#### [TO DO]
Give back, exactly as it appears, the run of lines opening with the one containing "imported = [obj" and closing with the one containing "return (*linear.tolist(), 1.0)". Nothing outside that run should appear.

#### [RECORD LIST]
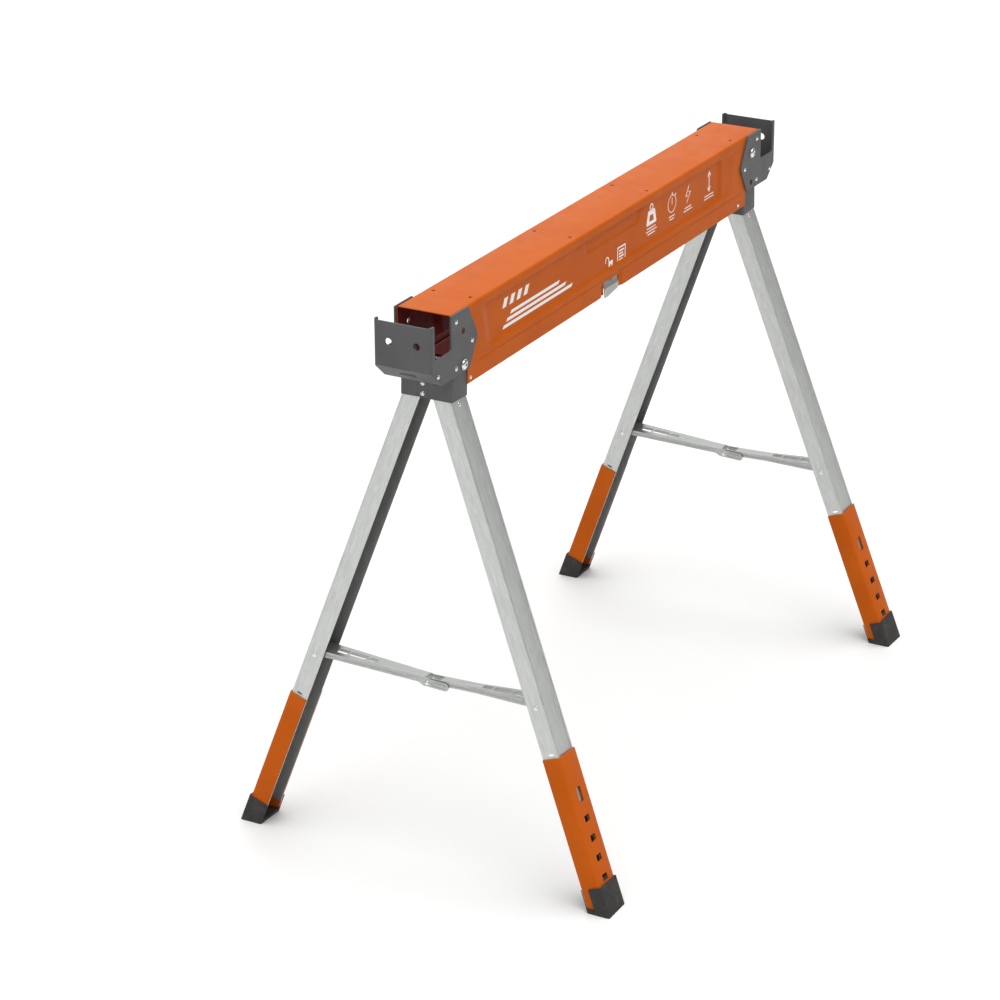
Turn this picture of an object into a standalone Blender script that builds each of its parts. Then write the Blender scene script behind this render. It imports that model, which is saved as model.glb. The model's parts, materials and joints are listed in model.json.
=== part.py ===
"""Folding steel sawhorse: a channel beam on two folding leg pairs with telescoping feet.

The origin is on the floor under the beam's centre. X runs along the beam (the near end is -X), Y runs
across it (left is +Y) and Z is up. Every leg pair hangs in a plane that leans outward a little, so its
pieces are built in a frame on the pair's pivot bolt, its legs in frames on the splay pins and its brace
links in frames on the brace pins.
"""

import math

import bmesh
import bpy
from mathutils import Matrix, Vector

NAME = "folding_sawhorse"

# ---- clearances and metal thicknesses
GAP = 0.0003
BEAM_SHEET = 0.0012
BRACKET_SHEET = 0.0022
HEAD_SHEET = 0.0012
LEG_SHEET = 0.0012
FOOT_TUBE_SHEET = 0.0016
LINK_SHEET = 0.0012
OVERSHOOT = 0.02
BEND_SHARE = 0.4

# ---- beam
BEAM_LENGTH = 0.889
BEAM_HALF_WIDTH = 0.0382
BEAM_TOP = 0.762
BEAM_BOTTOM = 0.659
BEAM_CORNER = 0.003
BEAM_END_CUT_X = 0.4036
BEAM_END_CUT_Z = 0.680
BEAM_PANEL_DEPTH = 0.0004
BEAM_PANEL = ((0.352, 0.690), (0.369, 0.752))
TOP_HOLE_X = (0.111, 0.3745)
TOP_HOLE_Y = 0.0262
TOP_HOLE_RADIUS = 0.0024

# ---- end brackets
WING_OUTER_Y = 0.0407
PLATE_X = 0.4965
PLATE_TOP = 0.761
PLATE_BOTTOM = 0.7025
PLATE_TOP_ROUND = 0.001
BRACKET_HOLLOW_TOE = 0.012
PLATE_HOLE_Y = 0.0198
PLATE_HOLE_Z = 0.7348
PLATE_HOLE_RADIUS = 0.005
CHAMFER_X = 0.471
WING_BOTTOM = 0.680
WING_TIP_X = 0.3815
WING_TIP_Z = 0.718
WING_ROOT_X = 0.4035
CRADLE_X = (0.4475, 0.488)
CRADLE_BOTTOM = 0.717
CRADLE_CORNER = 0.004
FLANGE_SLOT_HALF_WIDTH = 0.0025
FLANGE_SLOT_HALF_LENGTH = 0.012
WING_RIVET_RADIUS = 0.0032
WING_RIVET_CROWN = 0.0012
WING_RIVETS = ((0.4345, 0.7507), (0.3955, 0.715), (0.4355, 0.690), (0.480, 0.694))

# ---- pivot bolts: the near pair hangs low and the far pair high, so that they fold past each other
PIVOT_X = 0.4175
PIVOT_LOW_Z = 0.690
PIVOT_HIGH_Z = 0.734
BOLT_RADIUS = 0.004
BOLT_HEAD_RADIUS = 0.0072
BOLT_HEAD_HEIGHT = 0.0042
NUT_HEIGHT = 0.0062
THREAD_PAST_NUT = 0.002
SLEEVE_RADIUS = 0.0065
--
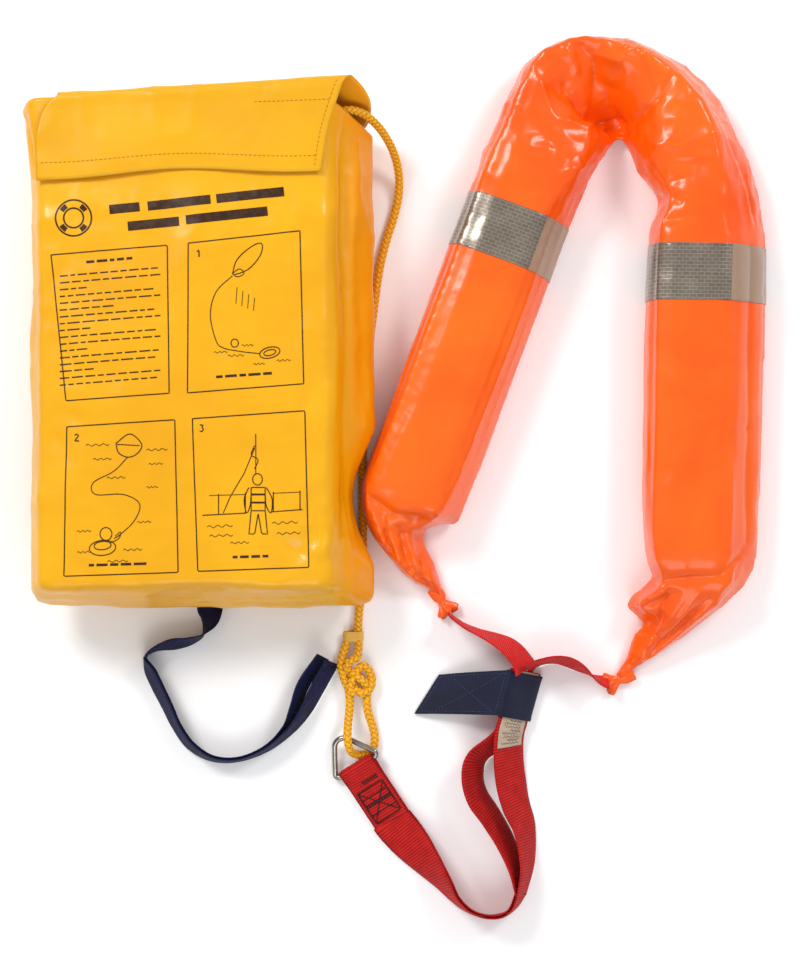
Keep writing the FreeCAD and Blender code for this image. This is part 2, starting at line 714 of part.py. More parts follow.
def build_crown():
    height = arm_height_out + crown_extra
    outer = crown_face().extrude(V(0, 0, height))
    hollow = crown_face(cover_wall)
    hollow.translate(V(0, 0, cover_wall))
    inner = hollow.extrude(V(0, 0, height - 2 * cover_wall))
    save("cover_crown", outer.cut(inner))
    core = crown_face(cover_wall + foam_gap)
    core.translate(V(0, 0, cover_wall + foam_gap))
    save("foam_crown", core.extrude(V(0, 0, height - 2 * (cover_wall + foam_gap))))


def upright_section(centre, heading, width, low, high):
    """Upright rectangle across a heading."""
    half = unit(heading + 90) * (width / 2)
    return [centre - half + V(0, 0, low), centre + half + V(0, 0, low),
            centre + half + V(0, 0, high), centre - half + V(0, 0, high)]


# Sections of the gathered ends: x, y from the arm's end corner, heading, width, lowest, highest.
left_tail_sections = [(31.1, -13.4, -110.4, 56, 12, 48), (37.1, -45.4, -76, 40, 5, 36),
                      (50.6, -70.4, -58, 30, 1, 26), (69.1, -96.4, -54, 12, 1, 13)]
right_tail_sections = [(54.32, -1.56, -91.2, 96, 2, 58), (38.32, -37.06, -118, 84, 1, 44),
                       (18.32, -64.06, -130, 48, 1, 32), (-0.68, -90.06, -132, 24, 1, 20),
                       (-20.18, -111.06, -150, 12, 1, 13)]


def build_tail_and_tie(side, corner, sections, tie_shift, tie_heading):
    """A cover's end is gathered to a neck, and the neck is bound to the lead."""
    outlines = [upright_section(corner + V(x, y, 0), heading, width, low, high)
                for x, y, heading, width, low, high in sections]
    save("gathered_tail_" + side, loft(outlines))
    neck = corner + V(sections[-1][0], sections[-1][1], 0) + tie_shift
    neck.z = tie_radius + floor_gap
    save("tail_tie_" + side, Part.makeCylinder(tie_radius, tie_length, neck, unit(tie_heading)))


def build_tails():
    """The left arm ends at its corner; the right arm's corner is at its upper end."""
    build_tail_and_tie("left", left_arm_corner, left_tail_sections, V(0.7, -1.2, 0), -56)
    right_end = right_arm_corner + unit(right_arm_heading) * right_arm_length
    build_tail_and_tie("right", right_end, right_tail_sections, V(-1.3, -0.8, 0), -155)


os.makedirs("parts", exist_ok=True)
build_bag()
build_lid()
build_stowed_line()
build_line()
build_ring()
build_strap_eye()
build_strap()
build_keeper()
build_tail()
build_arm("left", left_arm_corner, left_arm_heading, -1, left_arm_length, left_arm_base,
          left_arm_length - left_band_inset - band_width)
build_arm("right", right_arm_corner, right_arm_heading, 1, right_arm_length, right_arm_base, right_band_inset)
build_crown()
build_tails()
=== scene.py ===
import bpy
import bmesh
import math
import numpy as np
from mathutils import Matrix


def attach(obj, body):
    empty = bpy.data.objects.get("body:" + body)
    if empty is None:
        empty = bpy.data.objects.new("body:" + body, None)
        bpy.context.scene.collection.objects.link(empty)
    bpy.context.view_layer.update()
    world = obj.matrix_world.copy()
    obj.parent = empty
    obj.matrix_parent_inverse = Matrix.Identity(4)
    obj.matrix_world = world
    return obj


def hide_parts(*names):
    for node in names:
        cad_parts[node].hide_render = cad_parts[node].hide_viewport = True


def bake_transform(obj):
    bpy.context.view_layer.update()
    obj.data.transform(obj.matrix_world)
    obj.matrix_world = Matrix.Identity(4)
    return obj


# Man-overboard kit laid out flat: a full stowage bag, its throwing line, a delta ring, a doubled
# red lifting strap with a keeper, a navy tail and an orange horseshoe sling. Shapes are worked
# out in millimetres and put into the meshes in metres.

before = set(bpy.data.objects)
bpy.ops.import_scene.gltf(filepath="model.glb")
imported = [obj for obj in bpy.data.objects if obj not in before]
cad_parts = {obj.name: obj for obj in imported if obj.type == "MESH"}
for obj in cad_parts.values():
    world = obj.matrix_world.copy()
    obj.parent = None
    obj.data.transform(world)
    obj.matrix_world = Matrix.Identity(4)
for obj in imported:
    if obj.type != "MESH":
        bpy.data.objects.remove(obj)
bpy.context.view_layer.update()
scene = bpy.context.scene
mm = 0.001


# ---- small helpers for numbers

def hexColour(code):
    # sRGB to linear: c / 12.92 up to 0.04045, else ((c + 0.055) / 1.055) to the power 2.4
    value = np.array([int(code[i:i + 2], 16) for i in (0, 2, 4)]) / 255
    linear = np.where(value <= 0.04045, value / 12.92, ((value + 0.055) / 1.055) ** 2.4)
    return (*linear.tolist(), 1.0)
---
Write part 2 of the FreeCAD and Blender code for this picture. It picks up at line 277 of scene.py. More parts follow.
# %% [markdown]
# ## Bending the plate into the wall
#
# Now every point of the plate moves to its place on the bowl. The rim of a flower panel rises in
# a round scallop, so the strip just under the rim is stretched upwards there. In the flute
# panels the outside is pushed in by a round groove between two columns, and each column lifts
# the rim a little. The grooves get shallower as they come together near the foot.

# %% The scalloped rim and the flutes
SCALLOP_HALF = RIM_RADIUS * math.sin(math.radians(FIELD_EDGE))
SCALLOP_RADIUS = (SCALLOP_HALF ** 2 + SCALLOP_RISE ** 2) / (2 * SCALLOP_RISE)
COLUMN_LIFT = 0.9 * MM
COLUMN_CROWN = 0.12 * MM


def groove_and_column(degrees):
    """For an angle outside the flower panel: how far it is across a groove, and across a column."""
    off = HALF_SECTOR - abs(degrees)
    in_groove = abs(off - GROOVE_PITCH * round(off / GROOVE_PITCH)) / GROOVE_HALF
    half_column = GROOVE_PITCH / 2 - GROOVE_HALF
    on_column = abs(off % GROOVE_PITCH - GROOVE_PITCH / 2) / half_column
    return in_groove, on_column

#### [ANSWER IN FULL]
imported = [obj for obj in bpy.data.objects if obj not in before]
cad_parts = {obj.name: obj for obj in imported if obj.type == "MESH"}
for obj in cad_parts.values():
    world = obj.matrix_world.copy()
    obj.parent = None
    obj.data.transform(world)
    obj.matrix_world = Matrix.Identity(4)
for obj in imported:
    if obj.type != "MESH":
        bpy.data.objects.remove(obj)
bpy.context.view_layer.update()
scene = bpy.context.scene
mm = 0.001


# ---- small helpers for numbers

def hexColour(code):
    # sRGB to linear: c / 12.92 up to 0.04045, else ((c + 0.055) / 1.055) to the power 2.4
    value = np.array([int(code[i:i + 2], 16) for i in (0, 2, 4)]) / 255
    linear = np.where(value <= 0.04045, value / 12.92, ((value + 0.055) / 1.055) ** 2.4)
    return (*linear.tolist(), 1.0)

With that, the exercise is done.